The organization's Open Days program has opened more than three hundred private gardens to the public throughout the United States and has been active in the preservation of seventeen important private gardens for posterity, including the rehabilitation of the gardens at Alcatraz. Cabot has become renowned for his personal gardens around the world. His own garden in Cold Spring, known as Stonecrop, was opened to the public in 1992 and is now one of the premier public gardens in the United States, encompassing sixty-three acres. Its components were influenced and improved in the 1980s by horticulturist Caroline Burgess, who became the garden's director, having previously worked with legendary English gardener Rosemary Verey. Cabot's private garden in the Charlevoix region of Quebec covers more than 20 acres (81,000 m2) and is called Les Quatre Vents. He is credited with introducing a number of plants and grasses to North America, including Japanese blood grass.In Les Quatre Vents, you can find some themathics field like "Le lac Libellule", "le Pavillon japonnais de méditation", "le Pigeonnier", "le pont chinois de lune", "le kiosque à musique", "le potager" and more.
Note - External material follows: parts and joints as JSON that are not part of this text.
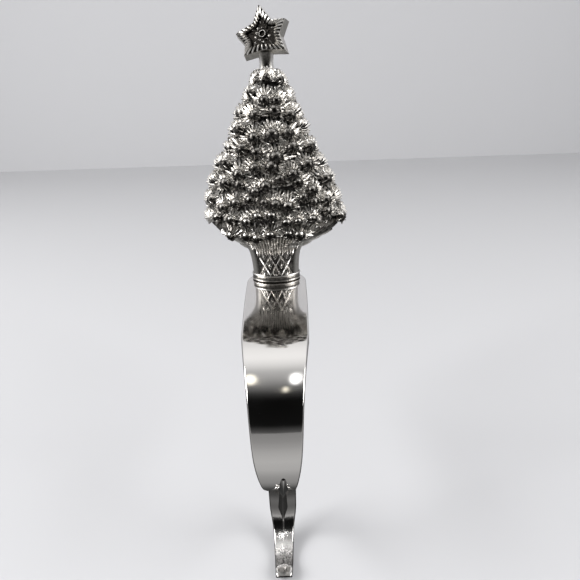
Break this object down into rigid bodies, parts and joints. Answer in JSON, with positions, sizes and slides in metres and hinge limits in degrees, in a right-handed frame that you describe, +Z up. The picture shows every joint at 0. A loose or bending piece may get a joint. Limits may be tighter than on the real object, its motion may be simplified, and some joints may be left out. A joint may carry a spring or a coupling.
{
  "type": "mantel stocking holder",
  "caption": "Cast tree figure with a star, standing on a polished strap that reaches over a mantel's edge, bulges forward and ends in a hook for a stocking.",
  "frame": {"origin": "where the tree's axis meets the mantel's top, on the underside of the felt", "axes": "+Z up, +X to the viewer's right, +Y towards the wall, so that the hook lies on the -Y side and below the origin"},
  "size_m": [0.0704, 0.1084, 0.2276],
  "materials": {
    "polished_silver": "mirror polish",
    "antique_silver": "silver plate, darkened in the recesses",
    "screw_steel": "zinc-plated",
    "felt": "dark felt"
  },
  "bodies": {
    "root": {"arm": "polished_silver", "tree_figure": "antique_silver", "fixing_screw": "screw_steel", "felt_pad": "felt"}
  },
  "joints": []
}
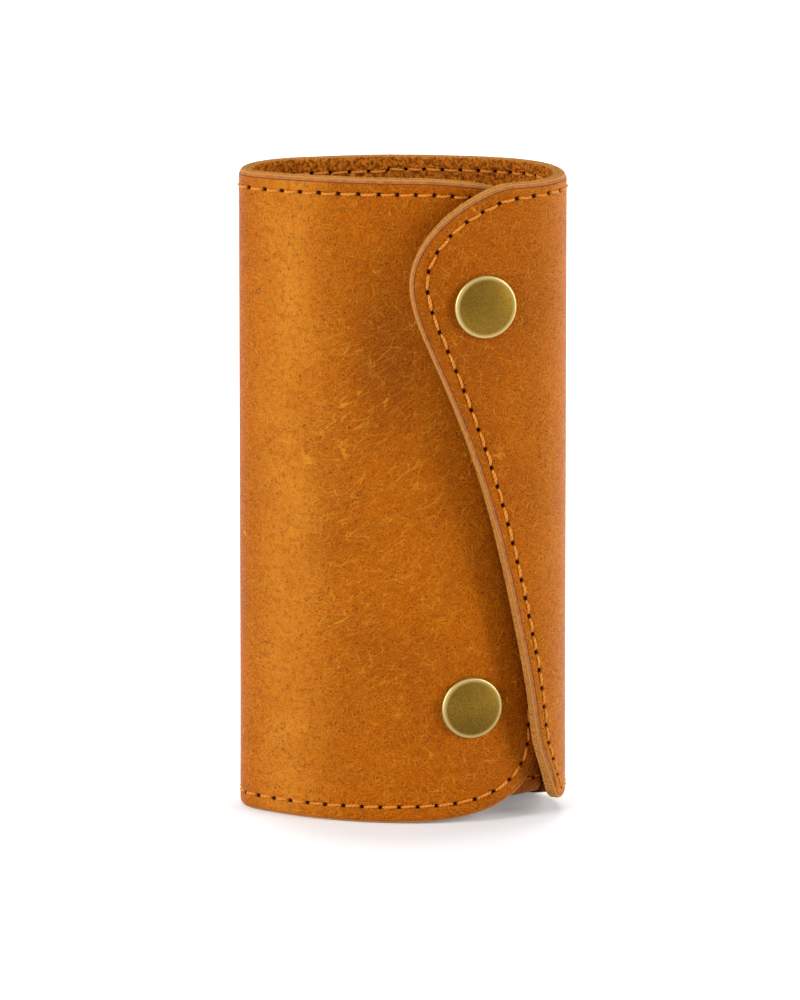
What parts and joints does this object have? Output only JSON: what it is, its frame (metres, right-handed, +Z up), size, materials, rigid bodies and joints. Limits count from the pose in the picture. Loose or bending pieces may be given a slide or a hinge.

In 2001, he wrote the book The Greater Perfection: The Story of the Gardens at Les Quatre Vents, which was the recipient of the 2003 Annual Literature Award of the Council on Botanical and Horticultural Libraries and which the Oxford Companion to Gardens referred to as "one of the best books ever written about the making of a garden by its creator." Mr Cabot was also very involved in the preservation of old mills. Heritage Charlevoix, his foundation, bought "Le Moulin La Rémi" in Baie-Saint-Paul, also in Charlevoix. He invested money to rebuild this very beautiful building.

In 2000, he was made a Chevalier of the National Order of Quebec. He was awarded the Veitch Memorial Medal of the Royal Horticultural Society in 2002. In 2005, he was made an honorary Member of the Order of Canada.

Personal life

In 1949, Cabot married Anne Perkins. They had three children: Colin Cabot, Currie Cabot, and Marianne Cabot.

Death

Cabot died of idiopathic pulmonary fibrosis at his summer home in La Malbaie, Quebec, Canada on November 19, 2011. He was 86.